___ Data supplied ___

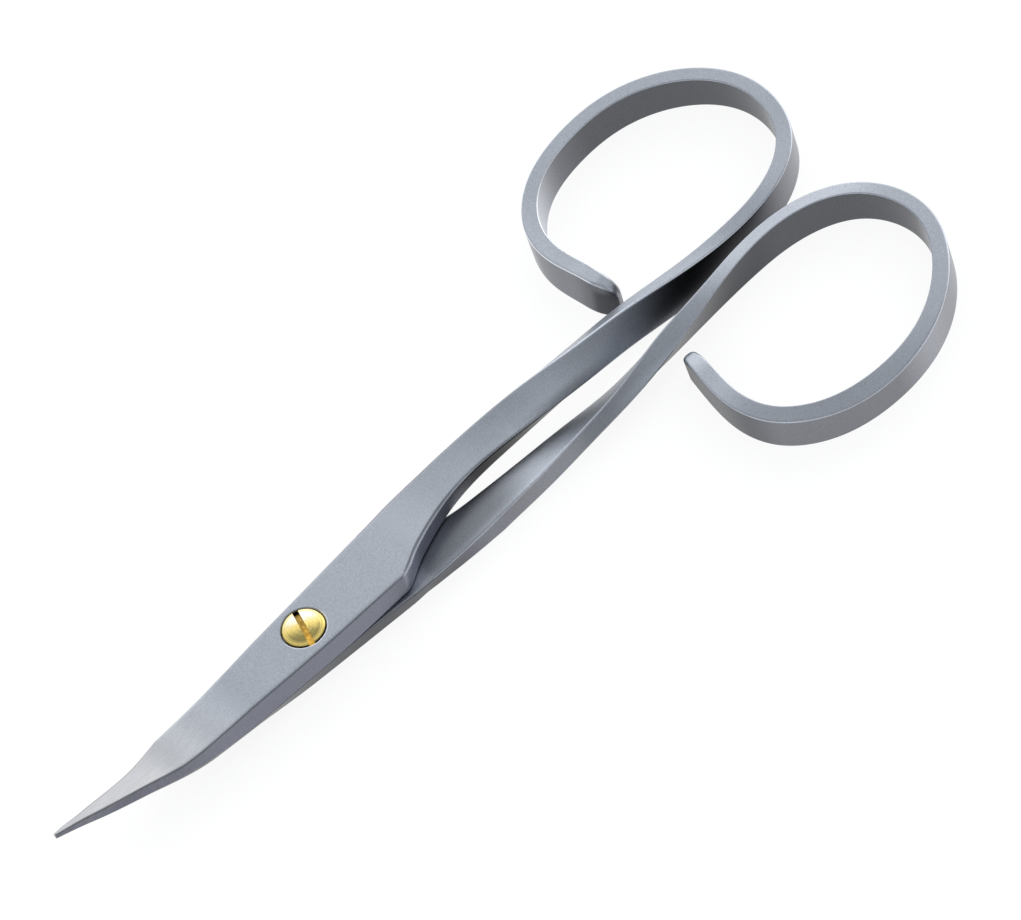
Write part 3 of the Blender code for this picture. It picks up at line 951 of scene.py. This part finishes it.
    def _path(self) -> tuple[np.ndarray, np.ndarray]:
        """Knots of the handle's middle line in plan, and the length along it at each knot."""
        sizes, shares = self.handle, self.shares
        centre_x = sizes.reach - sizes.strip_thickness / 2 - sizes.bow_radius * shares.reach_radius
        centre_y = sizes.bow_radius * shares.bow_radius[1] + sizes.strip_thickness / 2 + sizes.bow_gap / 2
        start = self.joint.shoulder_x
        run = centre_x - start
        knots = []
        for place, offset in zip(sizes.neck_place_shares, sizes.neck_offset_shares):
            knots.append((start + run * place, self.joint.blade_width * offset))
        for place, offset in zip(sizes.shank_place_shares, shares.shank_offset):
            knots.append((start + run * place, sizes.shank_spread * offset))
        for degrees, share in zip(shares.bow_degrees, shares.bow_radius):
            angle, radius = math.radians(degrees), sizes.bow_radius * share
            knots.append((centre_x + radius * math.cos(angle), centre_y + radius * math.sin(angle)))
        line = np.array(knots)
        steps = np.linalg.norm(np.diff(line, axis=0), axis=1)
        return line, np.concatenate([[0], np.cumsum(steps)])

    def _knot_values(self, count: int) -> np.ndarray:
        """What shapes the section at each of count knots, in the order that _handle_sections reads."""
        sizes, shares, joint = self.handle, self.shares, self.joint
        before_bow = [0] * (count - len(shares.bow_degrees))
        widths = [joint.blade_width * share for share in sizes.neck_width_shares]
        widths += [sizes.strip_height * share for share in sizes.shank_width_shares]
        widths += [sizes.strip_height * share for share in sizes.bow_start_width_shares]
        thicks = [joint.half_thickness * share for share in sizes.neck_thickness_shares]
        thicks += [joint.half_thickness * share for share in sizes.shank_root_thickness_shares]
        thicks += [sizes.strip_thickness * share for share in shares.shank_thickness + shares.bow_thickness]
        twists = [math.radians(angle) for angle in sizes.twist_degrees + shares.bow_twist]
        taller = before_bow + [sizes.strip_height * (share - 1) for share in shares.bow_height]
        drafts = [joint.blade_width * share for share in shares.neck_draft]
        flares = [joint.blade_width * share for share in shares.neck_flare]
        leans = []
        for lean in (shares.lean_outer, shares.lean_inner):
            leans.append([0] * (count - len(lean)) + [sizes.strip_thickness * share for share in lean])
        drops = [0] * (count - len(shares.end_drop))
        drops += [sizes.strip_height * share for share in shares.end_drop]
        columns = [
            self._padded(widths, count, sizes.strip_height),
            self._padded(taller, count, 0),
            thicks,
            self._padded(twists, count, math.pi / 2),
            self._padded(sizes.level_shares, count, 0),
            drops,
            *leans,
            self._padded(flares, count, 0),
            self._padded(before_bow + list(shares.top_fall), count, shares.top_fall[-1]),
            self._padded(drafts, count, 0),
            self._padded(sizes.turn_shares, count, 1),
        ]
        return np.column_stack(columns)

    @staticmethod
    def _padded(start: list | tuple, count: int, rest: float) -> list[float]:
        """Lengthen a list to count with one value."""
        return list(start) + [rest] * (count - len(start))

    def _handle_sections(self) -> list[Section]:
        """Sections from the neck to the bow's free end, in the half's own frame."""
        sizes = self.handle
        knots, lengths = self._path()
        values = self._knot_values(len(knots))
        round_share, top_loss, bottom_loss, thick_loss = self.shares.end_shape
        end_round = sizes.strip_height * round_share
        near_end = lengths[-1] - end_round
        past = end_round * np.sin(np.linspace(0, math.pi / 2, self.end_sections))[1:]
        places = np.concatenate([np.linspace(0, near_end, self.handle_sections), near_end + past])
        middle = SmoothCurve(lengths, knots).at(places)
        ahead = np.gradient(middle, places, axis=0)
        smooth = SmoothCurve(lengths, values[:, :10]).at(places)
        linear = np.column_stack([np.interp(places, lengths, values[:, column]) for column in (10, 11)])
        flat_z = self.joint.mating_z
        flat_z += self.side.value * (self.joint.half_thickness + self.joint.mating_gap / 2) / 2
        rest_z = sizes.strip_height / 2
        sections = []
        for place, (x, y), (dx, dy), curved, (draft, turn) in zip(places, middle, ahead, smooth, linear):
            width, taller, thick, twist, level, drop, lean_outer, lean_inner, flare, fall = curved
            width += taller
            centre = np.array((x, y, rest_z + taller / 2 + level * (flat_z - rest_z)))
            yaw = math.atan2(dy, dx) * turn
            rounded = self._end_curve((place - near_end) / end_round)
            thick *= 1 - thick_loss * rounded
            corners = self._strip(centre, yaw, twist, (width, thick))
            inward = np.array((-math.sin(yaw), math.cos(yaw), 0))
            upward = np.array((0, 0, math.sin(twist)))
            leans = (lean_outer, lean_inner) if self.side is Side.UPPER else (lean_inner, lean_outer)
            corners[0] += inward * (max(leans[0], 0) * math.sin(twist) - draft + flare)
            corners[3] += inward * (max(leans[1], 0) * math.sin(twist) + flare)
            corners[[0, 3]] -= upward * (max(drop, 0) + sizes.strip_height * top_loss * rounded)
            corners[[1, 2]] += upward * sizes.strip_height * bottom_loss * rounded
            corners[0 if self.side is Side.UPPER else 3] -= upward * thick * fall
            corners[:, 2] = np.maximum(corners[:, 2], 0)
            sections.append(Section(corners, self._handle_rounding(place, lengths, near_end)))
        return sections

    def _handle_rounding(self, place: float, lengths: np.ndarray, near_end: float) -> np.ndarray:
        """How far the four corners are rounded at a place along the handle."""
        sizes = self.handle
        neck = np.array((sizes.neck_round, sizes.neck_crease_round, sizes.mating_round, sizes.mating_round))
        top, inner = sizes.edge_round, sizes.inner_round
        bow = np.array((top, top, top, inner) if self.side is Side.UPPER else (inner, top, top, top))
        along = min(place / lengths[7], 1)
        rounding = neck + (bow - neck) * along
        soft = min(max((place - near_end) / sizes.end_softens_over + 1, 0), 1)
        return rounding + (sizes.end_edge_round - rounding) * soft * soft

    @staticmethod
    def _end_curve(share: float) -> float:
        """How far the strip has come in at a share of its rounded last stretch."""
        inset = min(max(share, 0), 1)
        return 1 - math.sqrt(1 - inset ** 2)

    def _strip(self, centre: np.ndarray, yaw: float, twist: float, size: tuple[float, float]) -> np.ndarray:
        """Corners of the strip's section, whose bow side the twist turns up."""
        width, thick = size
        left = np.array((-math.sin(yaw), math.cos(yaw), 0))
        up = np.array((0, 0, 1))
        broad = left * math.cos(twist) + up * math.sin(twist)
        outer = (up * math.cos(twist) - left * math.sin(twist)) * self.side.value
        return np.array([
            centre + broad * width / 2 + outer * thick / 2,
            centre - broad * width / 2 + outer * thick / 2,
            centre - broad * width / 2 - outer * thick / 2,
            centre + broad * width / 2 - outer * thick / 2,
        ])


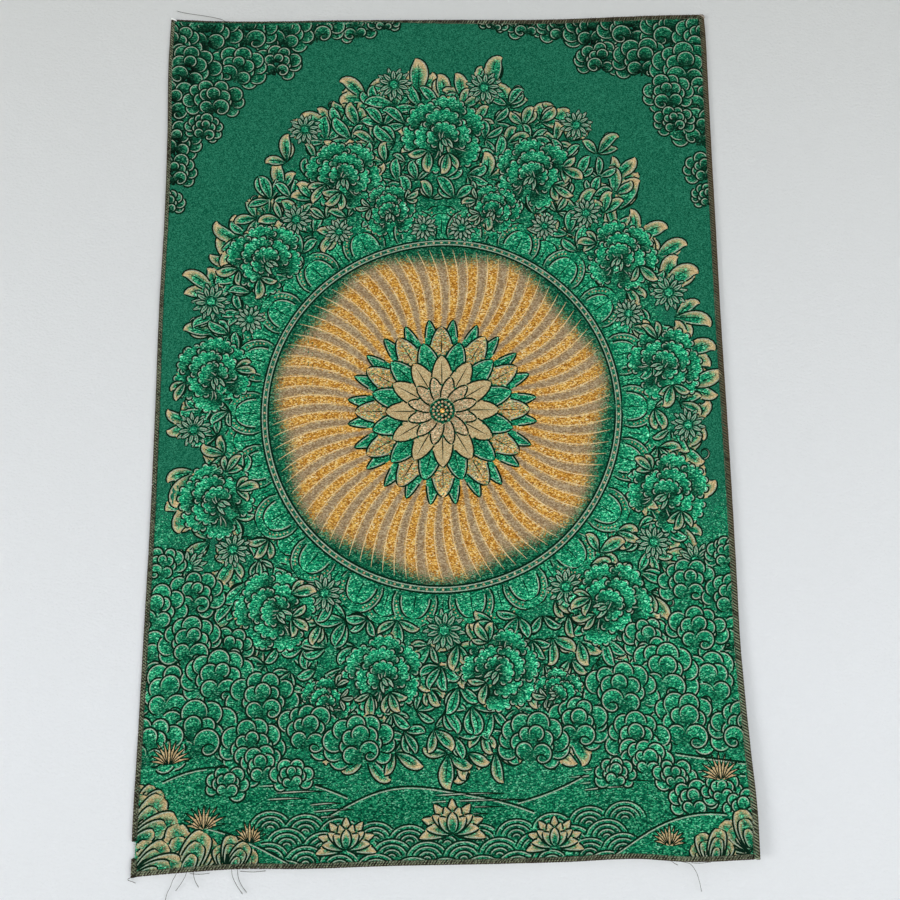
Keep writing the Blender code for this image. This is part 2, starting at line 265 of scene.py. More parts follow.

___

Your goal
Restate the listing above word for word.

Right answer
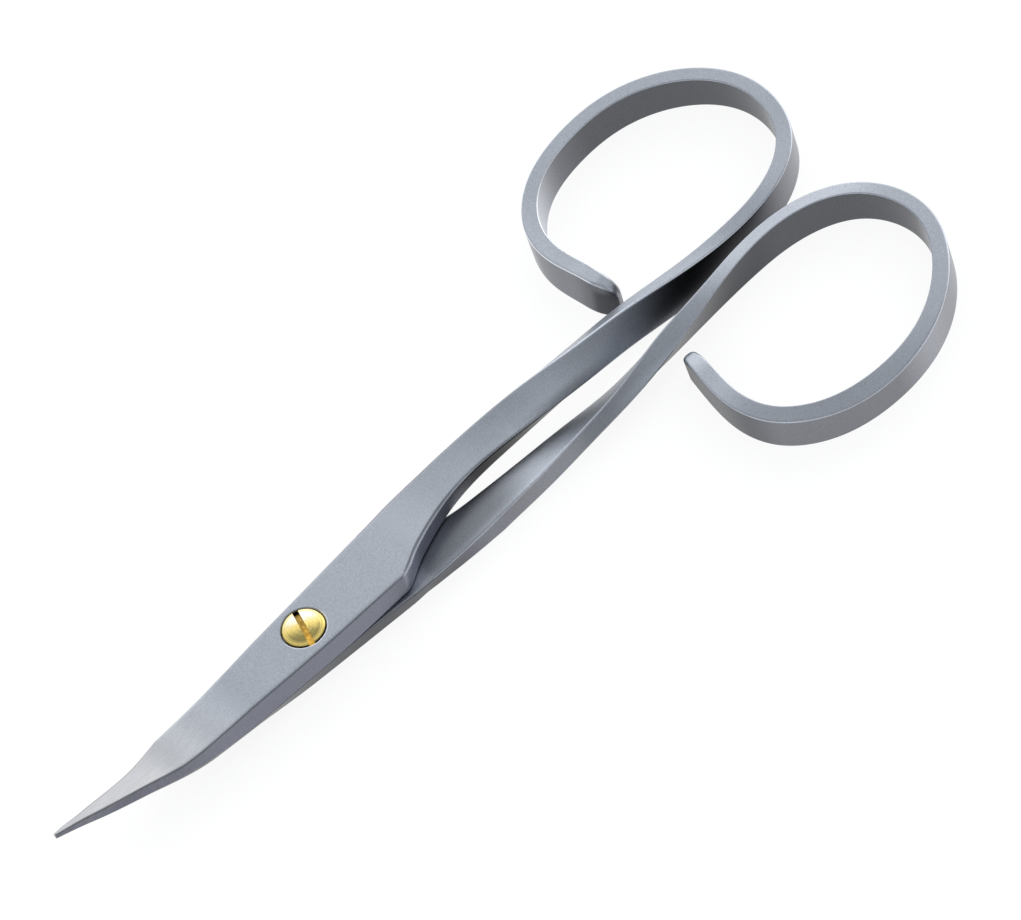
Write part 3 of the Blender code for this picture. It picks up at line 951 of scene.py. This part finishes it.
    def _path(self) -> tuple[np.ndarray, np.ndarray]:
        """Knots of the handle's middle line in plan, and the length along it at each knot."""
        sizes, shares = self.handle, self.shares
        centre_x = sizes.reach - sizes.strip_thickness / 2 - sizes.bow_radius * shares.reach_radius
        centre_y = sizes.bow_radius * shares.bow_radius[1] + sizes.strip_thickness / 2 + sizes.bow_gap / 2
        start = self.joint.shoulder_x
        run = centre_x - start
        knots = []
        for place, offset in zip(sizes.neck_place_shares, sizes.neck_offset_shares):
            knots.append((start + run * place, self.joint.blade_width * offset))
        for place, offset in zip(sizes.shank_place_shares, shares.shank_offset):
            knots.append((start + run * place, sizes.shank_spread * offset))
        for degrees, share in zip(shares.bow_degrees, shares.bow_radius):
            angle, radius = math.radians(degrees), sizes.bow_radius * share
            knots.append((centre_x + radius * math.cos(angle), centre_y + radius * math.sin(angle)))
        line = np.array(knots)
        steps = np.linalg.norm(np.diff(line, axis=0), axis=1)
        return line, np.concatenate([[0], np.cumsum(steps)])

    def _knot_values(self, count: int) -> np.ndarray:
        """What shapes the section at each of count knots, in the order that _handle_sections reads."""
        sizes, shares, joint = self.handle, self.shares, self.joint
        before_bow = [0] * (count - len(shares.bow_degrees))
        widths = [joint.blade_width * share for share in sizes.neck_width_shares]
        widths += [sizes.strip_height * share for share in sizes.shank_width_shares]
        widths += [sizes.strip_height * share for share in sizes.bow_start_width_shares]
        thicks = [joint.half_thickness * share for share in sizes.neck_thickness_shares]
        thicks += [joint.half_thickness * share for share in sizes.shank_root_thickness_shares]
        thicks += [sizes.strip_thickness * share for share in shares.shank_thickness + shares.bow_thickness]
        twists = [math.radians(angle) for angle in sizes.twist_degrees + shares.bow_twist]
        taller = before_bow + [sizes.strip_height * (share - 1) for share in shares.bow_height]
        drafts = [joint.blade_width * share for share in shares.neck_draft]
        flares = [joint.blade_width * share for share in shares.neck_flare]
        leans = []
        for lean in (shares.lean_outer, shares.lean_inner):
            leans.append([0] * (count - len(lean)) + [sizes.strip_thickness * share for share in lean])
        drops = [0] * (count - len(shares.end_drop))
        drops += [sizes.strip_height * share for share in shares.end_drop]
        columns = [
            self._padded(widths, count, sizes.strip_height),
            self._padded(taller, count, 0),
            thicks,
            self._padded(twists, count, math.pi / 2),
            self._padded(sizes.level_shares, count, 0),
            drops,
            *leans,
            self._padded(flares, count, 0),
            self._padded(before_bow + list(shares.top_fall), count, shares.top_fall[-1]),
            self._padded(drafts, count, 0),
            self._padded(sizes.turn_shares, count, 1),
        ]
        return np.column_stack(columns)

    @staticmethod
    def _padded(start: list | tuple, count: int, rest: float) -> list[float]:
        """Lengthen a list to count with one value."""
        return list(start) + [rest] * (count - len(start))

    def _handle_sections(self) -> list[Section]:
        """Sections from the neck to the bow's free end, in the half's own frame."""
        sizes = self.handle
        knots, lengths = self._path()
        values = self._knot_values(len(knots))
        round_share, top_loss, bottom_loss, thick_loss = self.shares.end_shape
        end_round = sizes.strip_height * round_share
        near_end = lengths[-1] - end_round
        past = end_round * np.sin(np.linspace(0, math.pi / 2, self.end_sections))[1:]
        places = np.concatenate([np.linspace(0, near_end, self.handle_sections), near_end + past])
        middle = SmoothCurve(lengths, knots).at(places)
        ahead = np.gradient(middle, places, axis=0)
        smooth = SmoothCurve(lengths, values[:, :10]).at(places)
        linear = np.column_stack([np.interp(places, lengths, values[:, column]) for column in (10, 11)])
        flat_z = self.joint.mating_z
        flat_z += self.side.value * (self.joint.half_thickness + self.joint.mating_gap / 2) / 2
        rest_z = sizes.strip_height / 2
        sections = []
        for place, (x, y), (dx, dy), curved, (draft, turn) in zip(places, middle, ahead, smooth, linear):
            width, taller, thick, twist, level, drop, lean_outer, lean_inner, flare, fall = curved
            width += taller
            centre = np.array((x, y, rest_z + taller / 2 + level * (flat_z - rest_z)))
            yaw = math.atan2(dy, dx) * turn
            rounded = self._end_curve((place - near_end) / end_round)
            thick *= 1 - thick_loss * rounded
            corners = self._strip(centre, yaw, twist, (width, thick))
            inward = np.array((-math.sin(yaw), math.cos(yaw), 0))
            upward = np.array((0, 0, math.sin(twist)))
            leans = (lean_outer, lean_inner) if self.side is Side.UPPER else (lean_inner, lean_outer)
            corners[0] += inward * (max(leans[0], 0) * math.sin(twist) - draft + flare)
            corners[3] += inward * (max(leans[1], 0) * math.sin(twist) + flare)
            corners[[0, 3]] -= upward * (max(drop, 0) + sizes.strip_height * top_loss * rounded)
            corners[[1, 2]] += upward * sizes.strip_height * bottom_loss * rounded
            corners[0 if self.side is Side.UPPER else 3] -= upward * thick * fall
            corners[:, 2] = np.maximum(corners[:, 2], 0)
            sections.append(Section(corners, self._handle_rounding(place, lengths, near_end)))
        return sections

    def _handle_rounding(self, place: float, lengths: np.ndarray, near_end: float) -> np.ndarray:
        """How far the four corners are rounded at a place along the handle."""
        sizes = self.handle
        neck = np.array((sizes.neck_round, sizes.neck_crease_round, sizes.mating_round, sizes.mating_round))
        top, inner = sizes.edge_round, sizes.inner_round
        bow = np.array((top, top, top, inner) if self.side is Side.UPPER else (inner, top, top, top))
        along = min(place / lengths[7], 1)
        rounding = neck + (bow - neck) * along
        soft = min(max((place - near_end) / sizes.end_softens_over + 1, 0), 1)
        return rounding + (sizes.end_edge_round - rounding) * soft * soft

    @staticmethod
    def _end_curve(share: float) -> float:
        """How far the strip has come in at a share of its rounded last stretch."""
        inset = min(max(share, 0), 1)
        return 1 - math.sqrt(1 - inset ** 2)

    def _strip(self, centre: np.ndarray, yaw: float, twist: float, size: tuple[float, float]) -> np.ndarray:
        """Corners of the strip's section, whose bow side the twist turns up."""
        width, thick = size
        left = np.array((-math.sin(yaw), math.cos(yaw), 0))
        up = np.array((0, 0, 1))
        broad = left * math.cos(twist) + up * math.sin(twist)
        outer = (up * math.cos(twist) - left * math.sin(twist)) * self.side.value
        return np.array([
            centre + broad * width / 2 + outer * thick / 2,
            centre - broad * width / 2 + outer * thick / 2,
            centre - broad * width / 2 - outer * thick / 2,
            centre + broad * width / 2 - outer * thick / 2,
        ])


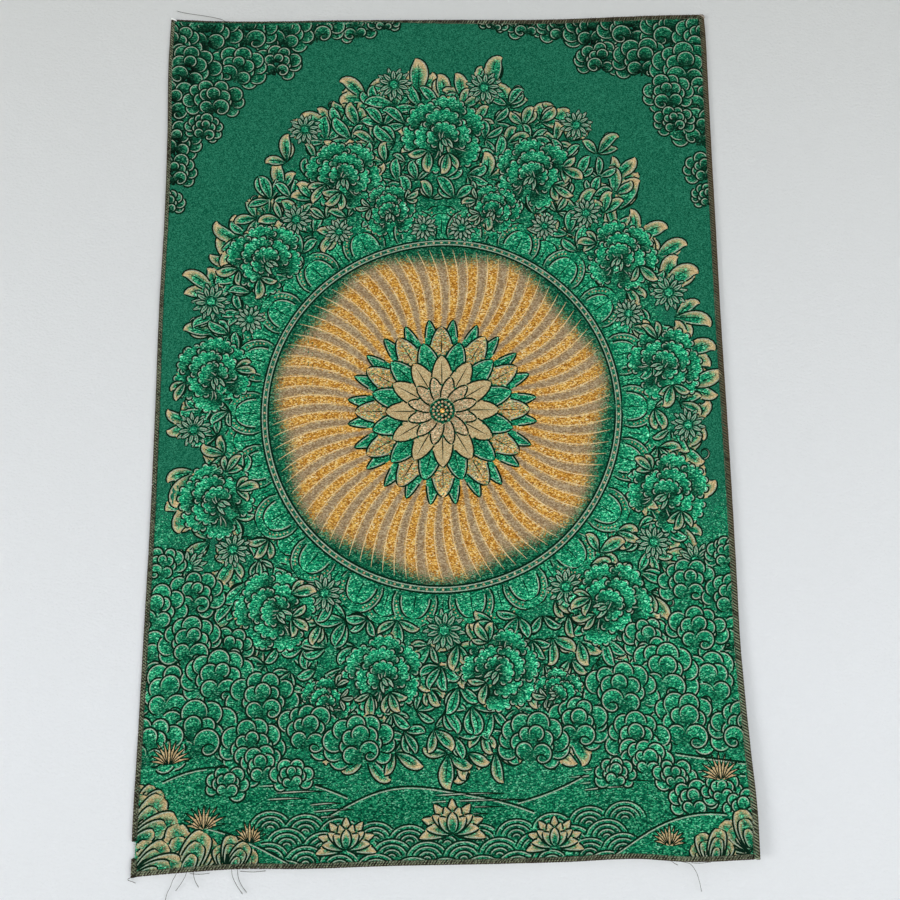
Keep writing the Blender code for this image. This is part 2, starting at line 265 of scene.py. More parts follow.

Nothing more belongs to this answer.